Right now is a good time to be a leveraged loan borrower. Few participants see the balance of power shifting to lenders any time soon. Loose terms and tight pricing is the order of the day in the European market.
But this will be harder to achieve if the same borrowers are including dollar tranches on their loans. When US investors can take their pick in their domestic market they can prompt push-back on European led deals.
Think Flint. And Deoleo. Both are well-known and well-liked credits in Europe. But both saw their deals get complicated when faced with heavy competing supply in the US market.
Flint widened margins on the euro and dollar tranches of its €1.5bn-equivalent loan after supply-induced indigestion hit the US market and forced the euros to move in sync.
While Deoleo held onto initial margins on its €600m refinancing loan, it did so at the cost of dropping all dollars from the deal, after it marketed an even split of currencies when it issued guidance.
Deoleo dropped the dollar tranche after US investors, spoiled for choice in their home market, decided to stay away from what they saw as overly tight pricing on a Spanish credit.

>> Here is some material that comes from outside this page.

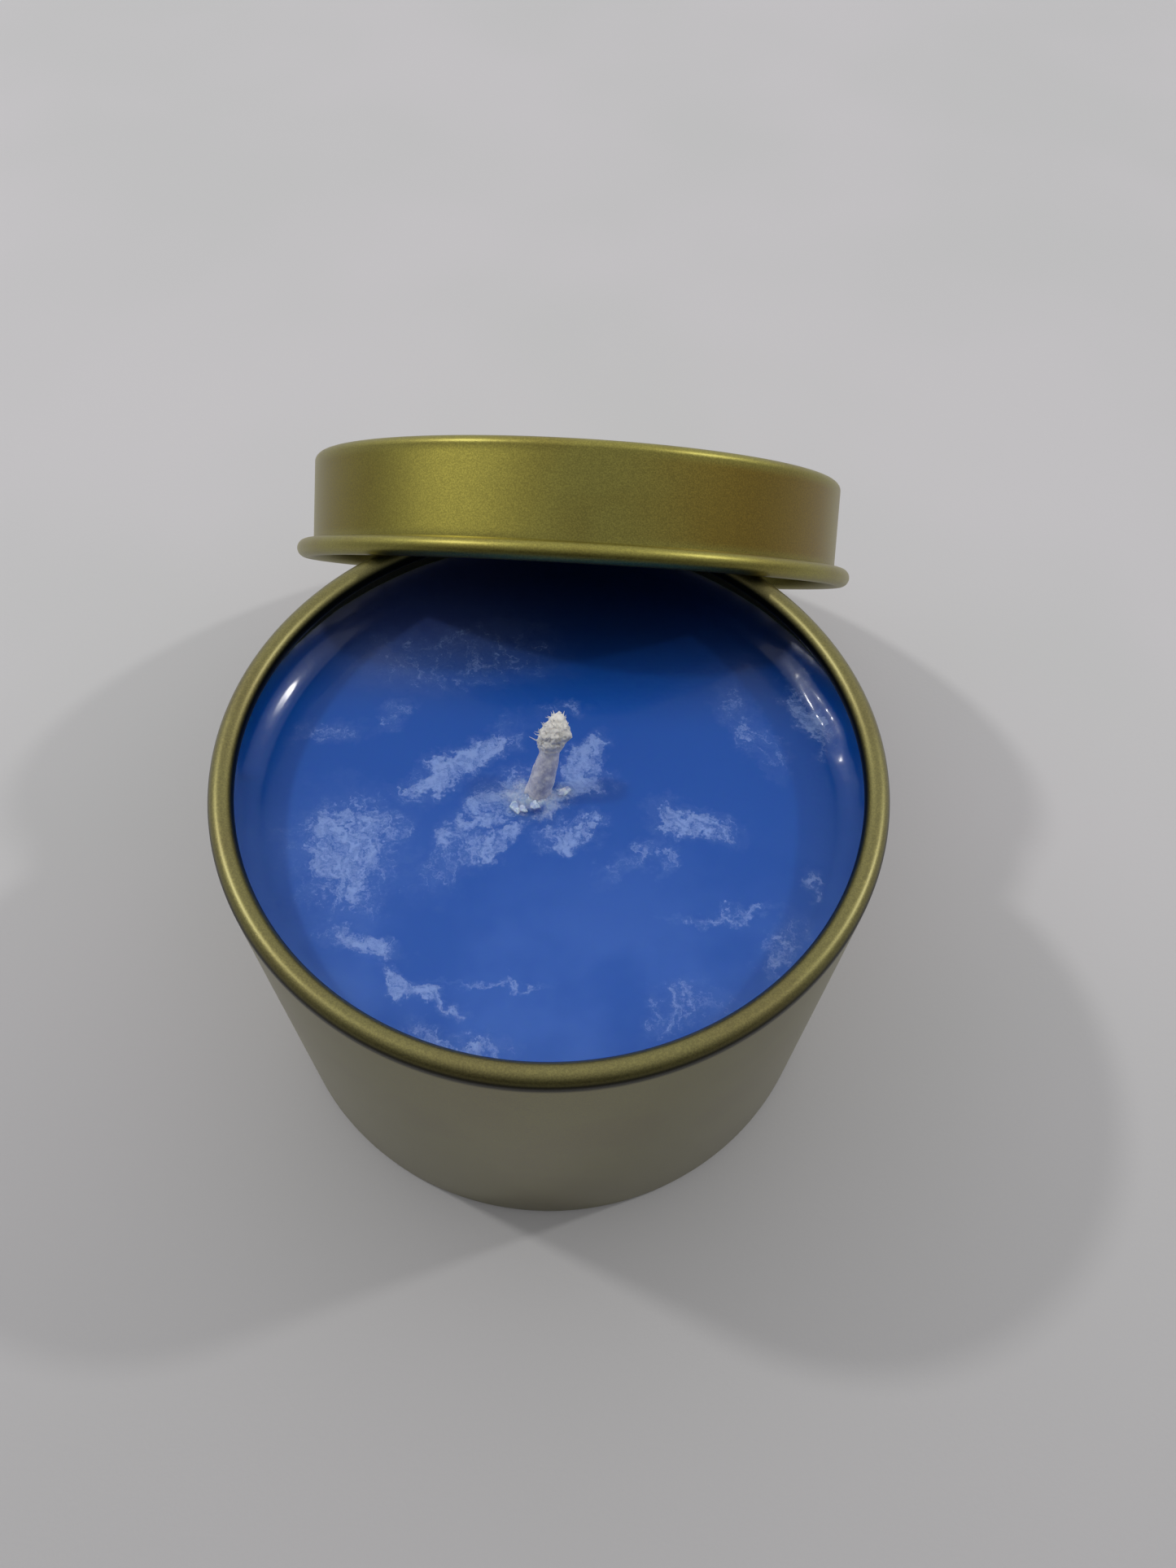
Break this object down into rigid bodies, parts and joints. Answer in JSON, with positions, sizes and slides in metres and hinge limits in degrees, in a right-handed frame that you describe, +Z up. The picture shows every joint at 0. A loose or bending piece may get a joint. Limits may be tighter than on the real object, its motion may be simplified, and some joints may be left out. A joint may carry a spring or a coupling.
{
  "type": "candle tin",
  "caption": "Round gold metal candle tin filled with blue wax and a braided wick, with its slip lid leaning over the back rim.",
  "frame": {"origin": "centre of the tin's base, on the surface that it stands on", "axes": "+Z up along the tin's axis, -Y towards the front of the tin, +Y towards the lid that leans behind it, +X to the right"},
  "size_m": [0.0824, 0.1237, 0.069],
  "materials": {
    "gold_tin": "satin gold lacquer over tinplate",
    "gold_lid": "satin gold lacquer over tinplate, slightly more yellow than the tin",
    "blue_wax": "glossy blue wax with paler frosting in cloudy patches",
    "wick_cotton": "undyed braided cotton, waxed, frayed at the tip",
    "tab_tinplate": "bare tinplate",
    "pad_adhesive": "foam with adhesive on both faces"
  },
  "bodies": {
    "tin": {"tin_body": "gold_tin", "wax_fill": "blue_wax", "wick": "wick_cotton", "wick_tab": "tab_tinplate", "wick_adhesive_pad": "pad_adhesive"},
    "lid": {"lid": "gold_lid"}
  },
  "joints": [
    {"name": "lid_lift", "type": "slide", "parent": "tin", "child": "lid", "axis": [0, 0, 1], "range_m": [0, 0.08]}
  ]
}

Looking at issuance volumes makes the point clear. According to Dealogic data, the deal volume of US leveraged loans was $92.68bn in May, when Flint issued, and $93.83bn in June, when Deoleo issued.

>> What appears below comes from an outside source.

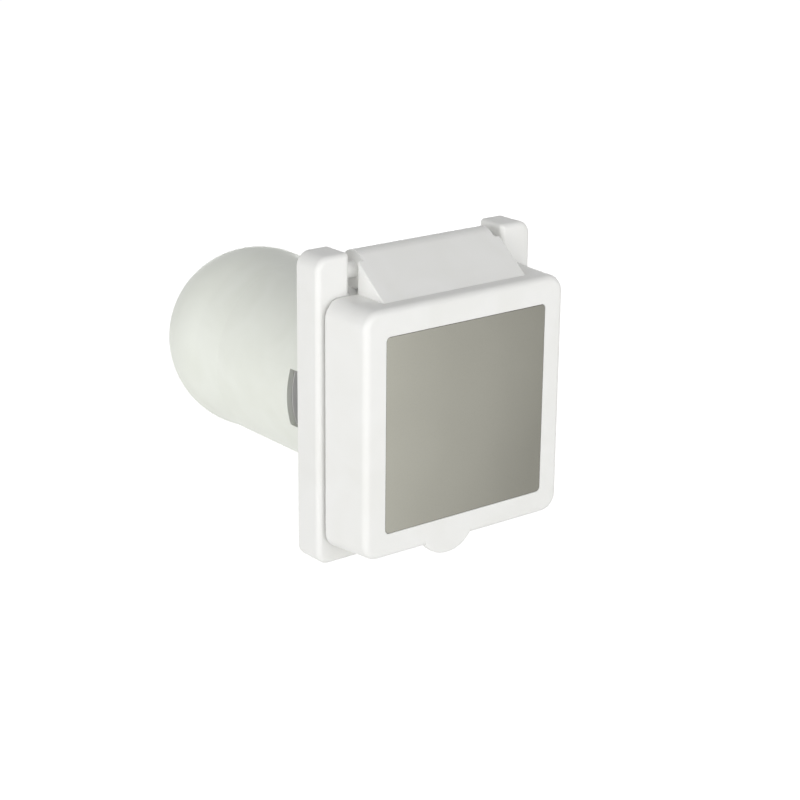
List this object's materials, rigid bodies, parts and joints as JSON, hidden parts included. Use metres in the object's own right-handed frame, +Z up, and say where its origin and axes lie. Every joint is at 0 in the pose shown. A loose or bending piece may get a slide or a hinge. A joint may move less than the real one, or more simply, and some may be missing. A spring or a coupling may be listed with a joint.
{
  "type": "shore power inlet",
  "caption": "Square wall-mounted power inlet with a hinged lid and grey face plate, threaded collar with curved blades, and a closed round rear enclosure with a cable gland.",
  "frame": {"origin": "centre of the flange's mounting face, on the axis of the round enclosure and of the four mounting holes", "axes": "+Y along the enclosure, away from the lid and into the wall; +Z up, towards the hinge; the front faces -Y"},
  "size_m": [0.112, 0.1944, 0.1316],
  "materials": {
    "housing_white": "moulded UV-stable white plastic, semi-gloss",
    "enclosure_white": "moulded white plastic, slightly green, semi-gloss",
    "face_plate": "satin anodised aluminium, warm grey",
    "rubber_black": "moulded rubber",
    "rubber_grey": "closed-cell foam rubber",
    "carrier_black": "moulded black contact insert",
    "stainless": "passivated stainless steel",
    "blade_brass": "nickel-tinted brass",
    "terminal_brass": "machined brass",
    "gland_nylon": "moulded grey-white nylon"
  },
  "bodies": {
    "base": {"flange_housing": "housing_white", "mounting_gasket": "rubber_grey", "hinge_pin": "stainless", "hinge_pin_plug": "housing_white", "inlet_collar": "housing_white", "collar_gasket": "rubber_black", "collar_o_ring": "rubber_black", "contact_carrier": "carrier_black", "carrier_screws": "stainless", "terminal_shroud": "carrier_black", "blade_ground": "blade_brass", "blade_hot": "blade_brass", "blade_neutral": "blade_brass", "terminal_block_ground": "terminal_brass", "terminal_block_hot": "terminal_brass", "terminal_block_neutral": "terminal_brass", "terminal_screw_ground": "stainless", "terminal_screw_hot": "stainless", "terminal_screw_neutral": "stainless", "rear_sleeve": "enclosure_white", "rear_cap": "enclosure_white", "cap_o_ring": "rubber_black", "gland_washer": "rubber_black", "gland_body": "gland_nylon", "gland_seal": "rubber_black", "gland_nut": "gland_nylon", "gland_locknut": "gland_nylon"},
    "lid": {"lid": "housing_white", "lid_face_plate": "face_plate", "lid_seal": "rubber_grey"}
  },
  "joints": [
    {"name": "lid_hinge", "type": "hinge", "parent": "base", "child": "lid", "pos_m": [0, -0.0086, 0.0634], "axis": [-1, 0, 0], "range_deg": [0, 110]}
  ]
}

In July, US supply dropped to $74.25bn, allowing Iglo to raise 20%-30% of its €1.7bn deal from US investors who wanted to add European assets to their portfolios.
European volumes also dropped in July, with $25.82bn issued against a frenetic $44.2bn in June, but this was above the $20.04bn issued in May, giving US investors seeking supply a reason to turn to Europe without pushing for better terms.
With a huge US pipeline said to be building for September, European borrowers need to take a long hard look across the Atlantic before they add a dollar tranche to their deals.